The problem described above belongs to rather complex field of fluid flow.
Assuming incompressible flow, some sophisticated FEM programs would be able to
model air turbulence and associated vortex shedding in more detail3, but this is well
beyond the scope of my article. Fortunately, existing research results, design material and
tests results enable us to formulate an approximate macro view of the problem and look
at the acoustic impedance of the port under high air velocity. I would like to stress, that
the approach I am taking here is a significant simplification of the physics of the problem.
However, the resulting model is quite useful and finds confirmation in practical tests1.
Intuitive approach to port non-linearity
We are all familiar with the need for good carpentry skills when building speaker
boxes. Accuracy of joints and sealing the box is essential for proper operation of all types
of boxes, be it sealed, vented, passive radiators and so on. Sealed box means exactly this
– the air inside the box is trapped and sealed from the external world. There is no
parasitic or accidental leakage from the box, so that mathematical model developed for
the enclosure continues to be accurate. Consequently, the box Qb factor is controlled by
the designer and NOT by sloppy workmanship.
Vented enclosure also needs to be “air tight”, of course with the exception of the
purposefully introduced opening – port. Just as for the sealed box, the cabinet needs to be
sealed, so that no accidental air leakage from the box can occur. Properly executed design
would include all sorts of seals and gaskets to ensure, that connector boards or drivers
themselves do not cause air leakage. Assuming you have your perfect vented box build,
you may expect that the SPL curve and input impedance curve will look as on Figure 1.

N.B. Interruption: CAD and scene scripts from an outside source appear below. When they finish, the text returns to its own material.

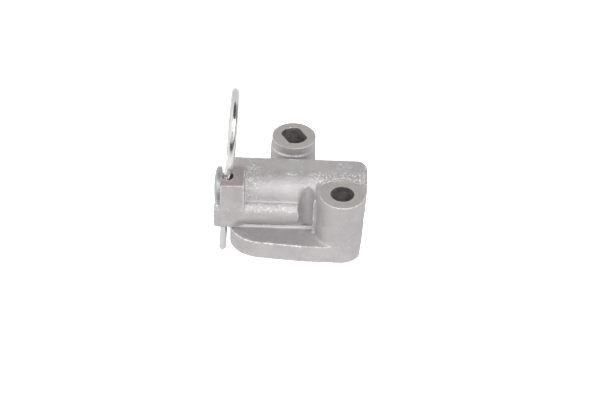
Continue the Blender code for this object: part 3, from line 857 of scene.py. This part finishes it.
def turned_steel(name, dark, light, rough, pitch=9000.0, metallic=1.0):
    """Ground or turned steel about the bore axis."""
    g = Graph(name)
    lines = g.noise(1.0, 2.0, 0.6, g.stretch((pitch, 260, 260)))
    haze = g.noise(300, 3.0, 0.6)
    specks = g.noise(2200, 2.0, 0.6)
    tone = g.mix(g.ramp(lines, 0.3, 0.7), dark, light)
    tone = g.mix(g.ramp(haze, 0.5, 0.8, 0.0, 0.35), tone, tuple(0.75 * v for v in dark))
    tone = g.mix(g.ramp(specks, 0.66, 0.8, 0.0, 0.4), tone, tuple(0.55 * v for v in dark))
    g.put(g.shader.inputs["Base Color"], tone)
    g.shader.inputs["Metallic"].default_value = metallic
    g.put(g.shader.inputs["Roughness"], g.math("ADD", g.ramp(lines, 0.3, 0.7, rough, rough + 0.1), g.ramp(haze, 0.4, 0.8, 0.0, 0.08)))
    g.put(g.shader.inputs["Normal"], g.bump(lines, 0.00002, 0.45, g.bump(haze, 0.00005, 0.2)))
    return g.mat


def wire_steel():
    g = Graph("spring_wire_steel")
    grain = g.noise(3000, 3.0, 0.6)
    slow = g.noise(260, 2.0, 0.5)
    tone = g.mix(g.ramp(slow, 0.35, 0.65), (0.33, 0.33, 0.34), (0.45, 0.45, 0.455))
    tone = g.mix(g.ramp(grain, 0.55, 0.75, 0.0, 0.5), tone, (0.60, 0.60, 0.60))
    g.put(g.shader.inputs["Base Color"], tone)
    g.shader.inputs["Metallic"].default_value = 1.0
    g.put(g.shader.inputs["Roughness"], g.ramp(grain, 0.3, 0.7, 0.28, 0.42))
    g.put(g.shader.inputs["Normal"], g.bump(grain, 0.00002, 0.4))
    return g.mat


def nylon():
    g = Graph("natural_nylon")
    cloud = g.noise(220, 3.0, 0.5)
    grain = g.noise(2600, 3.0, 0.6)
    tone = g.mix(g.ramp(cloud, 0.3, 0.7), (0.74, 0.69, 0.57), (0.82, 0.78, 0.67))
    tone = g.mix(g.ramp(grain, 0.6, 0.8, 0.0, 0.3), tone, (0.62, 0.57, 0.46))
    g.put(g.shader.inputs["Base Color"], tone)
    g.shader.inputs["Subsurface Weight"].default_value = 0.1
    g.shader.inputs["Subsurface Radius"].default_value = (0.001, 0.0008, 0.0006)
    g.put(g.shader.inputs["Roughness"], g.ramp(grain, 0.3, 0.7, 0.42, 0.56))
    g.put(g.shader.inputs["Normal"], g.bump(grain, 0.00002, 0.3))
    return g.mat


# ---- the pieces ---------------------------------------------------------------------------------------
CAST, MACHINED, DRILLED = cast_aluminium(), machined_aluminium(), drilled_aluminium()
GROUND = turned_steel("ground_steel_oiled", (0.53, 0.545, 0.545), (0.63, 0.645, 0.645), 0.46)
HARD = turned_steel("hardened_steel_turned", (0.46, 0.46, 0.48), (0.60, 0.60, 0.62), 0.26, 6000.0)
WIRE, SPRING, NYLON = zinc_wire(), wire_steel(), nylon()
BALL = turned_steel("polished_ball_steel", (0.68, 0.68, 0.69), (0.76, 0.76, 0.77), 0.07, 2500.0)

make_housing(CAST, MACHINED, DRILLED)

pin = sweep("locking_pin_wire", pin_path(), PIN_R, 28, 0.22)
pin.data.materials.append(WIRE)
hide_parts("locking_pin")
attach(pin, "pin")

nose = [
    (-30.1 - 0.9 * math.cos(math.radians(a)), 5.75 * math.sin(math.radians(a)), 0.0)
    for a in (8, 14, 21, 28, 35, 42, 49, 56, 63, 70, 77)
]
plunger = turned(
    "plunger_ground",
    softened(
        [(-30.98, 0.5, 0.0)]
        + nose
        + [
            (-29.98, 6.0, 0.18),
            (-28.75, 6.0, 0.15),
            (-28.75, 4.0, 0.35),
            (-23.7, 4.0, 0.35),
            (-23.3, 6.0, 0.15),
            (4.1, 6.0, 0.1),
            (4.5, 5.6, 0.08),
            (4.5, 4.3, 0.08),
            (-19.7, 4.3, 0.0),
            (-20.5, 3.3, 0.1),
            (-20.5, 0.5, 0.0),
        ]
    ),
    96,
)
plunger.data.materials.append(GROUND)
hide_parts("plunger")
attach(plunger, "plunger_unit")


def coil_path(x0, x1, radius, wire, turns, steps):
    travel = x1 - x0 - 2 * wire
    out = []
    for i in range(int(turns * steps) + 1):
        share = i / (turns * steps)
        ease = share - math.sin(2 * math.pi * share) * 0.5 / (2 * math.pi)
        a = 2 * math.pi * turns * share
        out.append((x0 + wire + travel * ease, BORE_Y + radius * math.cos(a), BORE_Z + radius * math.sin(a)))
    return out


spring = sweep("plunger_spring_coil", coil_path(-17.7, 6.4, 3.45, 0.5, 9.0, 40), 0.5, 14, 0.08)
spring.data.materials.append(SPRING)
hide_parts("plunger_spring")
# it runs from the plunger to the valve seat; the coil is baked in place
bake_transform(spring)

light_spring = sweep("check_ball_spring_coil", coil_path(2.85, 4.1, 0.9, 0.16, 3.0, 32), 0.16, 10, 0.03)
light_spring.data.materials.append(SPRING)
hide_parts("check_ball_spring")
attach(light_spring, "body")
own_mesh(light_spring)

for node, mat in (
    ("vent_disc", HARD),
    ("valve_seat", HARD),
    ("ball_retainer", SPRING),
    ("check_ball", BALL),
    ("spring_guide", NYLON),
):
    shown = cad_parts[node]
    for slot in shown.material_slots:
        slot.material = mat
    if not shown.material_slots:
        shown.data.materials.append(mat)

# ---- stage: the tensioner stands on its pin's tip and on the lower right edge of its base ---------------
lean = math.atan2(-PIN_TIP_Z + 0.03, BARREL_X1 - (PIN_X20 + PIN_LEAN * (PIN_TIP_Z - 20)) + PIN_R)
bm = bmesh.new()
bmesh.ops.create_grid(bm, x_segments=8, y_segments=8, size=4.0)
floor_mesh = bpy.data.meshes.new("floor")
bm.to_mesh(floor_mesh)
bm.free()
floor = link("floor", floor_mesh)
floor.matrix_world = Matrix.Translation((BARREL_X1 * MM, 0, -0.00002)) @ Matrix.Rotation(-lean, 4, "Y")
fg = Graph("pale_floor")
paper = fg.noise(900, 3.0, 0.6)
sheet = fg.mix(fg.ramp(paper, 0.3, 0.7), (0.44, 0.44, 0.44), (0.48, 0.48, 0.48))
# painted shade: the sheet is near black towards the camera, a dark surround for the wire and casting to reflect
fg.put(fg.shader.inputs["Base Color"], fg.mix(fg.ramp(fg.split()[1], -0.15, -0.05), (0.06, 0.06, 0.06), sheet))
fg.shader.inputs["Roughness"].default_value = 0.7
fg.shader.inputs["Specular IOR Level"].default_value = 0.2
fg.shader.inputs["Emission Color"].default_value = (1, 1, 1, 1)
# painted light: the sheet itself glows, evenly white to the camera and as light onto the object from below
seen = fg.node("ShaderNodeLightPath").outputs["Is Camera Ray"]
depth = fg.split()[1]                # the light on the sheet falls off towards the camera
fg.put(fg.shader.inputs["Emission Strength"], fg.math("MULTIPLY_ADD", seen, 1.0, fg.ramp(depth, -0.14, -0.05, 0.0, 0.46)))
floor.data.materials.append(fg.mat)

SWEEP, CEILING = 0.72, 0.07
PATCHES = (                          # left, right, low, high, softness, gain
    (-116.0, -48.0, -2.0, 42.0, 7.0, 0.36),
    (4.0, 60.0, -2.0, 40.0, 7.0, 0.34),
    (-40.0, -4.0, -10.0, 44.0, 6.0, -0.16),
    (66.0, 124.0, -12.0, 50.0, 8.0, -0.42),
)
world = bpy.data.worlds.new("studio")
bpy.context.scene.world = world
world.use_nodes = True
tree = world.node_tree
background = tree.nodes["Background"]
coords = tree.nodes.new("ShaderNodeTexCoord")


def calc(op, *values):
    n = tree.nodes.new("ShaderNodeMath")
    n.operation = op
    for socket, value in zip(n.inputs, values):
        if isinstance(value, float):
            socket.default_value = value
        else:
            tree.links.new(value, socket)
    return n.outputs[0]


def ramp(value, low, high):
    n = tree.nodes.new("ShaderNodeMapRange")
    n.interpolation_type = "SMOOTHSTEP"
    tree.links.new(value, n.inputs["Value"])
    n.inputs["From Min"].default_value = low
    n.inputs["From Max"].default_value = high
    return n.outputs["Result"]


parts = tree.nodes.new("ShaderNodeSeparateXYZ")
tree.links.new(coords.outputs["Generated"], parts.inputs[0])
rise = calc("MULTIPLY", calc("ARCSINE", parts.outputs[2]), 57.2958)
round_ = calc("MULTIPLY", calc("ARCTAN2", parts.outputs[0], calc("MULTIPLY", parts.outputs[1], -1.0)), 57.2958)


def panel(left, right, low, high, soft, gain):
    """A soft-edged patch of the surroundings: degrees round from the camera's side, degrees up."""
    inside = calc("MULTIPLY", ramp(round_, left - soft, left + soft), ramp(round_, right + soft, right - soft))
    inside = calc("MULTIPLY", inside, ramp(rise, low - soft, low + soft))
    inside = calc("MULTIPLY", inside, ramp(rise, high + soft, high - soft))
    return calc("MULTIPLY", inside, gain)


# a white sweep all round under a dark ceiling, softboxes to the left and right of the camera
overhead = calc("MULTIPLY_ADD", parts.outputs[1], -0.13, calc("MULTIPLY", parts.outputs[2], 0.991))
strength = calc("MULTIPLY_ADD", ramp(overhead, 0.87, 0.76), SWEEP - CEILING, CEILING)
for patch in PATCHES:
    strength = calc("ADD", strength, panel(*patch))
strength = calc("MAXIMUM", strength, 0.03)
tree.links.new(strength, background.inputs["Strength"])
background.inputs["Color"].default_value = (1.0, 1.0, 1.0, 1.0)
# the backdrop itself is plain white
white = tree.nodes.new("ShaderNodeBackground")
white.inputs["Strength"].default_value = 1.05
ray = tree.nodes.new("ShaderNodeLightPath")
pick = tree.nodes.new("ShaderNodeMixShader")
tree.links.new(ray.outputs["Is Camera Ray"], pick.inputs[0])
tree.links.new(background.outputs[0], pick.inputs[1])
tree.links.new(white.outputs[0], pick.inputs[2])
tree.links.new(pick.outputs[0], tree.nodes["World Output"].inputs["Surface"])


def softbox(name, location, target, size, power):
    light = bpy.data.lights.new(name, "AREA")
    light.shape = "RECTANGLE"
    light.size, light.size_y = size
    light.energy = power
    obj = bpy.data.objects.new(name, light)
    bpy.context.scene.collection.objects.link(obj)
    obj.location = location
    obj.rotation_euler = (Vector(target) - Vector(location)).to_track_quat("-Z", "Y").to_euler()
    return obj


softbox("key", (0.52, -0.58, 0.86), (0, 0, 0.01), (0.24, 0.24), 3.5)
softbox("fill", (-0.50, -0.58, 0.86), (0, 0, 0.01), (0.24, 0.24), 2.9)
softbox("front", (0.06, -0.90, 0.76), (0, 0, 0.01), (0.20, 0.20), 2.5)

camera = bpy.data.cameras.new("camera")
camera.sensor_width = 36.0
camera.sensor_fit = "HORIZONTAL"
camera.lens = 81.91
camera.clip_start, camera.clip_end = 0.01, 50.0
view = bpy.data.objects.new("camera", camera)
bpy.context.scene.collection.objects.link(view)
right, up = Vector((0.999351, 0.016835, 0.031849)), Vector((-0.035363, 0.627202, 0.778048))
back = -Vector((0.006877, 0.77867, -0.62739))
turn = Matrix((right, up, back)).transposed().to_4x4()
view.matrix_world = Matrix.Translation((-0.007755, -0.327434, 0.270689)) @ turn
bpy.context.scene.camera = view
bpy.context.scene.view_settings.view_transform = "Standard"
bpy.context.scene.view_settings.look = "None"
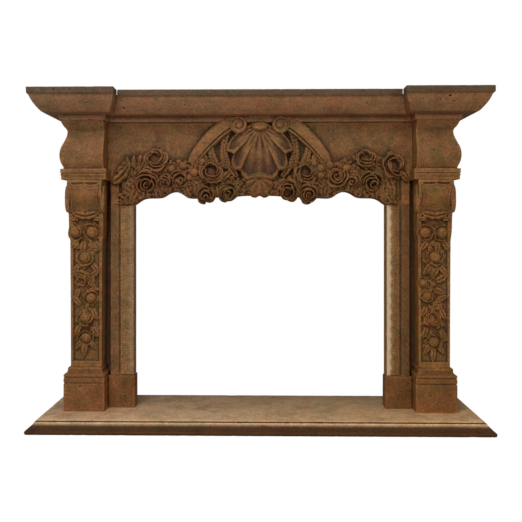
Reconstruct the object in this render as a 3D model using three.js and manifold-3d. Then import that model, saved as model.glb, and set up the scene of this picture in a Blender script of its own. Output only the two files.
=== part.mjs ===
// Carved stone fireplace mantel on its hearth slab.
// Millimetres, +Z up, the front faces -Y. The origin is the middle of the hearth slab's underside.

import * as THREE from "three";
import { mergeVertices } from "three/addons/utils/BufferGeometryUtils.js";
import Module from "manifold-3d";

const wasm = await Module();
wasm.setup();

// Joints between stones
const JOINT = 0.3;

// Hearth slab
const HEARTH_WIDTH = 1812;
const HEARTH_DEPTH = 475;
const HEARTH_THICKNESS = 50;
const NOSE_OUT = 36;
const NOSE_CREASE = 5;

// Legs: the shaft, frieze block and side cornice stand nearer the opening than the plinth's middle
const LEG_CENTRE = 714;
const UPPER_INSET = 4.6;
const PLINTH_WIDTH = 167;
const PLINTH_DEPTH = 302.5;
const PLINTH_HEIGHT = 176.7;
const PLINTH_CAP = 28;
const PLINTH_GROOVE = 4;
const SHAFT_FOOT_WIDTH = 126;
const SHAFT_HEAD_WIDTH = 133;
const CONSOLE_WIDTH = 141;
const SHAFT_DEPTH = 282;
const SHAFT_HEIGHT = 764;
const CONSOLE_OUT = 42;
const PANEL_SINK = 6;
const PANEL_RIM = 10;
const NECK_WIDTH = 152.4;
const NECK_DEPTH = 290.5;
const BLOCK_HEIGHT = 241.8;
const BELLY_OUT = 25.4;
const BAND_OUT = 25.8;
const BAND_HEIGHT = 45;
const CORNICE_HEIGHT = 116.3;
const CORNICE_OUT = 129.4;
const CORNICE_RETURN = 63;

// Centre: cornice between the legs, carved frieze panel, slips beside the fire opening
const CENTRE_SETBACK = 72;
const OPEN_JOINT_WIDTH = 22;
const OPEN_JOINT_HEIGHT = 20;
const PANEL_BACK = 165.5;
const SLIP_THICKNESS = 66;
const FRIEZE_THICKNESS = 58;
const OPENING_WIDTH = 1046;
const SLIP_HEIGHT = 707.7;
const SLIP_FLAT = 33;
const SLIP_GROOVE = 7;
const SLIP_BEAD = 8;
const RIB_STRIP = 48;
const RIB_PITCH = 16;
const RIB_OUT = 5;
const RIB_BED = 2;
const REBATE = 45;
const FOOT_BLOCK_WIDTH = 109;
const FOOT_BLOCK_HEIGHT = 133;
const FOOT_BLOCK_THICKNESS = 71;
const FOOT_BLOCK_REVEAL = 5;

// Carving: how far each ornament stands out of its ground
const BED_OUT = 14;
const ROSE_OUT = 42;
const SMALL_ROSE_OUT = 26;
const SHELL_OUT = 40;
const SCROLL_OUT = 34;
const LEAF_OUT = 20;
const BERRY_RADIUS = 16;
const BERRY_OUT = 26;
const ROOT = 12;
const PETALS = 5;

// Levels and planes worked out from the sizes above
const BACK_Y = HEARTH_DEPTH / 2;
const PLINTH_Z = HEARTH_THICKNESS + JOINT;
const SHAFT_Z = PLINTH_Z + PLINTH_HEIGHT + JOINT;
const BLOCK_Z = SHAFT_Z + SHAFT_HEIGHT + JOINT;
const CORNICE_Z = BLOCK_Z + BLOCK_HEIGHT + JOINT;
const FOOT_TOP_Z = PLINTH_Z + FOOT_BLOCK_HEIGHT;
const SLIP_Z = FOOT_TOP_Z + JOINT;
const FRIEZE_FOOT_Z = SLIP_Z + SLIP_HEIGHT + JOINT;
const FRIEZE_TOP_Z = CORNICE_Z - JOINT;
const PANEL_BACK_Y = BACK_Y - PANEL_BACK;
const SLIP_FRONT_Y = PANEL_BACK_Y - SLIP_THICKNESS;
const FIELD_Y = PANEL_BACK_Y - FRIEZE_THICKNESS;
const SHAFT_FRONT_Y = BACK_Y - SHAFT_DEPTH;
const OPENING_HALF = OPENING_WIDTH / 2;
const SLIP_WIDTH = SLIP_FLAT + SLIP_GROOVE + RIB_STRIP + SLIP_BEAD;
const RIB_BED_Y = SLIP_FRONT_Y + RIB_OUT + RIB_BED;
const INNER_NECK = LEG_CENTRE - UPPER_INSET - NECK_WIDTH / 2;

const radians = THREE.MathUtils.degToRad;

// Meshes and solids

function indexed(points, faces) {
  const geometry = new THREE.BufferGeometry();
  geometry.setAttribute("position", new THREE.Float32BufferAttribute(points.flat(), 3));
  geometry.setIndex(faces);
  return geometry;
}

function toSolid(geometry) {
  const bare = geometry.clone();
  bare.deleteAttribute("normal");
  bare.deleteAttribute("uv");
  const merged = mergeVertices(bare, 1e-3);
  return new wasm.Manifold(new wasm.Mesh({
    numProp: 3,
    vertProperties: new Float32Array(merged.attributes.position.array),
    triVerts: new Uint32Array(merged.index.array),
  }));
}

function toGeometry(solid) {
  const { numProp, vertProperties, triVerts } = solid.getMesh();
  const points = [];
  for (let i = 0; i < vertProperties.length; i += numProp) {
    points.push([vertProperties[i], vertProperties[i + 1], vertProperties[i + 2]]);
  }
  return indexed(points, Array.from(triVerts));
}

function joined(solids) {
  return solids.reduce((whole, solid) => whole.add(solid));
}

// A closed body through rings of equal count, each turning left about the way they climb
function loft(rings) {
  const count = rings[0].length;
  const points = rings.flat();
  const faces = [];
  for (let level = 0; level < rings.length - 1; level += 1) {
    for (let i = 0; i < count; i += 1) {
      const a = level * count + i;
      const b = level * count + ((i + 1) % count);
      faces.push(a, b, b + count, a, b + count, a + count);
    }
  }
  const middle = (ring) => [0, 1, 2].map((k) => ring.reduce((sum, p) => sum + p[k], 0) / count);
  const low = points.push(middle(rings[0])) - 1;
  const high = points.push(middle(rings[rings.length - 1])) - 1;
  const last = (rings.length - 1) * count;
  for (let i = 0; i < count; i += 1) {
    const next = (i + 1) % count;
    faces.push(low, next, i, high, last + i, last + next);
  }
  return indexed(points, faces);
}

function rectangle({ left, right, front, back }, z) {
  return [[left, front, z], [right, front, z], [right, back, z], [left, back, z]];
}

function shapeOf(points) {
  return new THREE.Shape(points.map(([a, b]) => new THREE.Vector2(a, b)));
}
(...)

The impedance curve is very familiar and has two characteristic peaks with the dip
between them. The dip is located exactly on the box tuning frequency, Fb = 25Hz. My
design is a QB3 type with system parameters as shown on Figure 1, and I have also
assumed, that Qb = Qp = 1000, so I have a very low-loss design. Port diameter in this
example is 15cm or 6 inches and the input power to the system is 1watt.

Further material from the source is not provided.